I then spent the next few minutes shaking like a leaf. I don't know why. He clearly didn't know who I was and by the sound of his accent he was probably from the west country or Norfolk, or possibly Jamaican Welsh.

The human mind plays funny tricks doesn't it? All I could keep thinking about was this maniac who thought I was a ladies front bottom and wanted to tear my throat out. Jesus! I only came out for a San Miguel and a tortilla espanola!

Anyway, the minutes passed like hours until finally her phone vibrated with an incoming message. At least, I consoled myself, he hadn't rung back to have another go.

I waited in fearful anticipation as my wife opened up her message folder. Oh God, what was he going to say? What if he really could trace mobile numbers back to addresses. What if he, by some million to one coincidence lived in the same townj?
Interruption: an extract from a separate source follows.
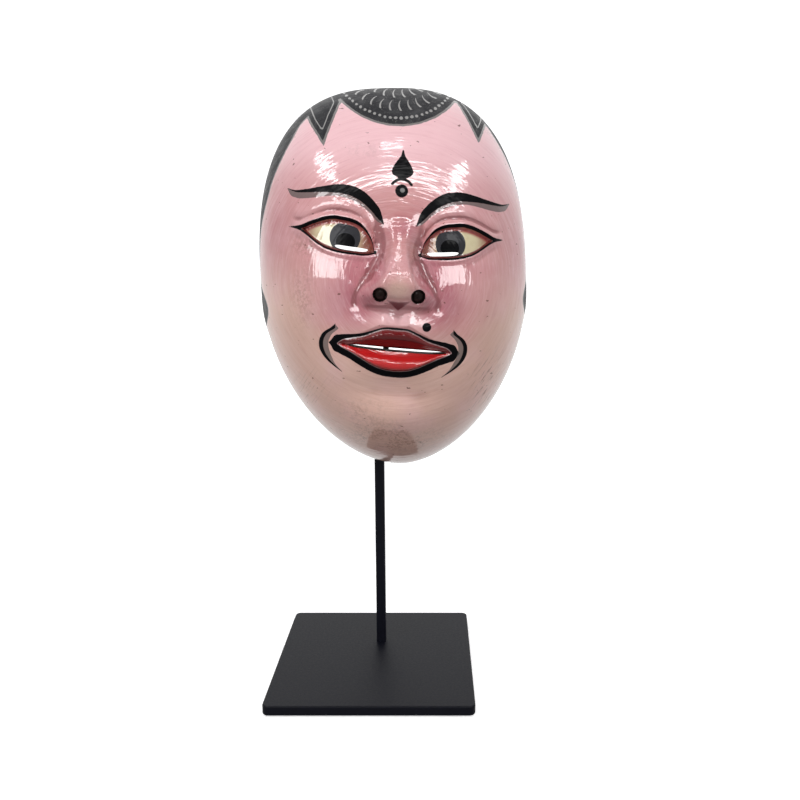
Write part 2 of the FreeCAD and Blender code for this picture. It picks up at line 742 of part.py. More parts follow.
def mask_shell(hollow, tacks):
    """The carved wooden shell: dome, nose and lips, hollowed from behind and pierced."""
    relief = in_face_frame(fuse("relief", nose(), lips()))
    solid = fuse("mask_solid", in_egg_frame(dome("mask_dome", 0)), relief)
    tools = [hollow, face_holes(), tacks]
    for side, along in wood_screw_places().items():
        tools.append(wood_screw_blank(f"rim_pilot_{side}", along))
    return in_mask_frame(cut("mask_shell", solid, *tools))


def tack_places():
    """The middle of each tack's head, on the strap's inner face, and its way out into the
    wood, in the egg frame. The strap's tabs lie on the wall on both sides."""
    inset = size("wall") + size("strap_thick")
    depth = size("tack_depth")
    places = []
    for side in (-1, 1):
        for offset in (-size("tack_apart"), size("tack_apart")):
            below = -(size("strap_level") + offset) / shrink_at(depth, inset)
            share = below / (size("mask_down") - inset)
            angle = asin(-(share ** (size("power_down") / 2)))
            here = egg_point(angle, inset, depth)
            ahead = egg_point(angle, inset, depth + 1)
            outward = FreeCAD.Vector(side * (here.y - ahead.y), ahead.x - here.x, 0)
            here.x *= side
            places.append((here, outward.normalize()))
    return places


def tack(label, middle, outward):
    """A round-headed tack whose head stands on the strap, and whose shank is in the wood."""
    head = cylinder(f"{label}_head", (), "Sizes.tack_head", "Sizes.tack_head_thick")
    shank_long = "Sizes.tack_head_thick + Sizes.strap_thick + Sizes.tack_long"
    shank = cylinder(f"{label}_shank", (), "Sizes.tack_radius", shank_long)
    made = fuse(label, head, shank)
    foot = middle - outward * size("tack_head_thick")
    spin = FreeCAD.Rotation(FreeCAD.Vector(*Z_AXIS), outward)
    made.Placement = FreeCAD.Placement(foot, spin)
    return made


def all_tacks(label):
    """Every tack, as one compound in the egg frame."""
    tacks = [tack(f"{label}_{i}", *place) for i, place in enumerate(tack_places(), start=1)]
    return in_egg_frame(combine("Part::Compound", f"{label}_group", tacks))


def strap_slab(label, start, end):
    """A slab of the strap's width across the whole mask, between two depths."""
    foot = ("-Sizes.mask_half", f"-{end}", "Sizes.strap_level - Sizes.strap_wide / 2")
    return box(label, foot, "2 * Sizes.mask_half", f"{end} - {start}", "Sizes.strap_wide")


def bite_strap(hollow, tacks):
    """Leather strap bowed across the hollow below the mouth, with a tab flat on each wall."""
    low = "Sizes.strap_level - Sizes.strap_wide / 2"
    middle = (None, "-Sizes.strap_crown - Sizes.strap_bow", low)
    outer = cylinder("strap_outer", middle, "Sizes.strap_bow", "Sizes.strap_wide")
    inner_radius = "Sizes.strap_bow - Sizes.strap_thick"
    inner = cylinder("strap_inner", middle, inner_radius, "Sizes.strap_wide")
    rear = strap_slab("strap_rear", "0", "(Sizes.tab_start + Sizes.strap_thick)")
    span = common("strap_span", cut("strap_ring", outer, inner), rear)
    sides = strap_slab("strap_sides", "Sizes.tab_start", "Sizes.tab_end")
    lining = dome("strap_lining", size("wall") + size("strap_thick"))
    blank = in_egg_frame(fuse("strap_blank", span, cut("strap_tabs", sides, lining)))
    return in_mask_frame(cut("bite_strap", common("strap_fitted", blank, hollow), tacks))


def strap_tacks():
    """The four tacks as one node."""
    return in_mask_frame(combine("Part::Compound", "strap_tacks", [all_tacks("tack")]))


# ---------------------------------------------------------------- check and write


def check(pieces):
    for made in doc.Objects:
        if {"Invalid", "Error"} & set(made.State):
            raise RuntimeError(f"{made.Label} has failed: {made.State}")
    for made in pieces:
        if made.Shape.isNull() or not made.Shape.isValid() or not made.Shape.Solids:
            raise RuntimeError(f"{made.Label} has no valid solid")


def main():
    hollow = in_egg_frame(dome("mask_hollow", size("wall")))
    tack_holes = all_tacks("tack_hole")
    pieces = [base_plate(), felt_sheet(), post(), post_screw(), mount_rod(), weld_beads()]
    pieces += [stop_collar(), collar_grub_screw(), socket_washer()]
    pieces += [socket_block(), lock_tip(), lock_screw(), block_screws()]
    pieces += [cross_strip(), *strip_screws()]
    pieces += [mask_shell(hollow, tack_holes), bite_strap(hollow, tack_holes), strap_tacks()]
    doc.recompute()
    check(pieces)
    os.makedirs(PARTS_FOLDER, exist_ok=True)
    for made in pieces:
        made.Shape.exportStep(os.path.join(PARTS_FOLDER, f"{made.Label}.step"))
        print(f"{made.Label:22s} solids {len(made.Shape.Solids)} {made.Shape.Volume:10.1f} mm3")


main()
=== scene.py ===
import json
from math import asin, cos, degrees, pi, radians, sin

import bmesh
import bpy
import numpy as np
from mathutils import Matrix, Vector, noise


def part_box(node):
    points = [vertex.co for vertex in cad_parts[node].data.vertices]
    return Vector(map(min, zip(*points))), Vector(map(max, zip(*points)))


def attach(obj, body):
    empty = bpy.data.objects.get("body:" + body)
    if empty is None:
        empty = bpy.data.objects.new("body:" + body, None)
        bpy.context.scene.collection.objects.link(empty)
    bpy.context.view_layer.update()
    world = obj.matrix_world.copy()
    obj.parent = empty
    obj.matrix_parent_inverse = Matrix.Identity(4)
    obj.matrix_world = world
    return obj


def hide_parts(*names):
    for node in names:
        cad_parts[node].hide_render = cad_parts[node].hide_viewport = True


# A carved, painted folk art mask on a black steel stand: the looks, built round the frame.
#
# Shapes are worked out in millimetres, in three frames set inside the shared one:
#   mask frame  origin on the swivel's axis at the floor, Y towards the lock screw, Z up
#   egg frame   origin at the middle of the rim, leaned by LEAN; outline, dome and hair
#   face frame  the same origin, slanted by SLANT; the features
# Depth is measured forwards, along -Y, from the rim.

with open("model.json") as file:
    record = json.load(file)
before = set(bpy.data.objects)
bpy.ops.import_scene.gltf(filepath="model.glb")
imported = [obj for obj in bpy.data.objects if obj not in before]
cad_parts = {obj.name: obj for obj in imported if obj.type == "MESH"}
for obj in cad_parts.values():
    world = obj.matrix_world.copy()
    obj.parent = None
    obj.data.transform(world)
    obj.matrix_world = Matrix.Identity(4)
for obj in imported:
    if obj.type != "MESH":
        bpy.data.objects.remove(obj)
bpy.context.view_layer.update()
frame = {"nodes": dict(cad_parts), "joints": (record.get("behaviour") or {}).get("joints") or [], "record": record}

MM = 0.001
UP_AXIS = Vector((0, 0, 1))


def curve(points):
    """A smooth function through points, flat beyond both ends."""
    xs, ys = np.array(points, float).T
    slopes = np.gradient(ys, xs)

    def at(x):
        x = np.clip(x, xs[0], xs[-1])
        i = np.clip(np.searchsorted(xs, x) - 1, 0, len(xs) - 2)
        width = xs[i + 1] - xs[i]
        t = (x - xs[i]) / width
        ends = (1 + 2 * t) * (1 - t) ** 2 * ys[i] + t * t * (3 - 2 * t) * ys[i + 1]
        tangents = t * (1 - t) ** 2 * slopes[i] + t * t * (t - 1) * slopes[i + 1]
        return ends + width * tangents

    return at


# ---- driving sizes, mm and degrees

MASK_OFFSET = 4.6
MASK_MID = 198
LEAN = -2
SLANT = 3.5
HALF, UP, DOWN, DEEP = 65.3, 96, 87, 62
WALL = 8
POWER_UP, POWER_DOWN, POWER_DEEP = 2.7, 1.8, 2.3

# The fine grid covers the features; beyond GRID_REACH of the outline it gets coarser.
GRID = 0.52
GRID_REACH = 0.78
SIDE_GRID = 1
HOLLOW_GRID, HOLLOW_ROUND_GRID = 1.9, 1.7
# Lengths that the grids divide: from the middle (or the fine grid) out, and half across.
FINE_OUT, FINE_ACROSS = 88, 75
SIDE_OUT, SIDE_ACROSS = 56, 78
HOLLOW_OUT, HOLLOW_ACROSS = 105, 66
RIM_EASE = 0.8

# Features, in the face frame. Each curve gives levels, or widths, against distances.
EYE_MIDDLE = -1.3
EYE_START, EYE_END, TAIL_END = 10, 41.5, 47.5
eye_top = curve([
    (10, 18.4), (10.8, 21.8), (12.6, 25.2), (15.4, 28.3), (19, 30.2),
    (23.4, 31.1), (28, 31.4), (31.5, 30.8), (35.2, 29.6), (38.8, 28.1), (41.5, 27), (47.5, 27.4),
])
eye_low = curve([
    (10, 18.2), (13, 17.5), (18, 17.6), (22, 17.9), (27, 18.6), (32, 20.1),
    (35.5, 22.1), (38.5, 24.4), (41.5, 26.4), (47.5, 27.4),
])
eye_top_line = curve([(10, 0.8), (14, 1.2), (24, 1.4), (34, 1.5), (41.5, 1.4), (47.5, 0.1)])
eye_low_line = curve([(10, 0.5), (20, 0.8), (34, 0.8), (41.5, 0.9), (47.5, 0.1)])
IRIS_AT, IRIS_RADIUS = (22.6, 23.9), 6.6
PUPIL_AT, PUPIL_RADIUS = (22.3, 22.2), 4.1
# Each slit: half its length and height, and the depths that its cutter runs between.
EYE_SLIT_OUT, EYE_SLIT_UP, EYE_SLIT = 19.9, 1.75, (7.3, 0.8, (44, 80))

BROW_MIDDLE, BROW_START, BROW_END = -0.9, 6.8, 49.3
brow_top = curve([
    (6.8, 30.4), (8, 34.6), (11, 39.2), (14.3, 42.3), (18, 44.6), (22, 45.7),
    (27, 45.9), (31.5, 45.2), (36, 44.3), (41, 43.4), (46, 43), (49.3, 43.8),
])
brow_mid = curve([
    (6.8, 30.2), (9.7, 32.8), (12.8, 36), (16, 38.6), (20, 40.8), (24.5, 42),
    (30, 42.3), (35.5, 42.3), (41, 42), (46, 42.3), (49.3, 43.7),
])
brow_low = curve([
    (6.8, 30.1), (9.7, 31.5), (12.8, 34.5), (16, 37), (20, 39.2), (24, 40.5),
    (28.5, 41), (34, 40.4), (40, 39.6), (45, 39.7), (48, 41.2), (49.3, 43.4),
])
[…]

A smile played across my wife's face. She then burst out laughing. Typical, kick a man when he's down why don't you.

'Go on, what did he say'?  I enquired tentatively.  'You read it', she said, passing he phone to me. My hand was by now shaking like an alcoholic's with a bad case of the DTs - and I'd barely touched my beer let alone my tapas. Please, please, don't threaten to kill me again. I quite like my throat!

I very slowly read out loud what the maniac had typed. And this, and I swear this is true, is what it said "Oh right. Sorry about. Have a good evening".

Have a good evening? Have a good evening? I'm surprised he didn't add on the end "actually your husband sounds like a nice bloke. We should go for a drink sometime. I haven't got many friends so I always have plenty of time on my hands" or maybe attach one of those winking smileys or some kisses. 'Have a good evening'!

And on that note, I hope your next interview and your next evening out is better than my last ones were. Thank you and goodnight.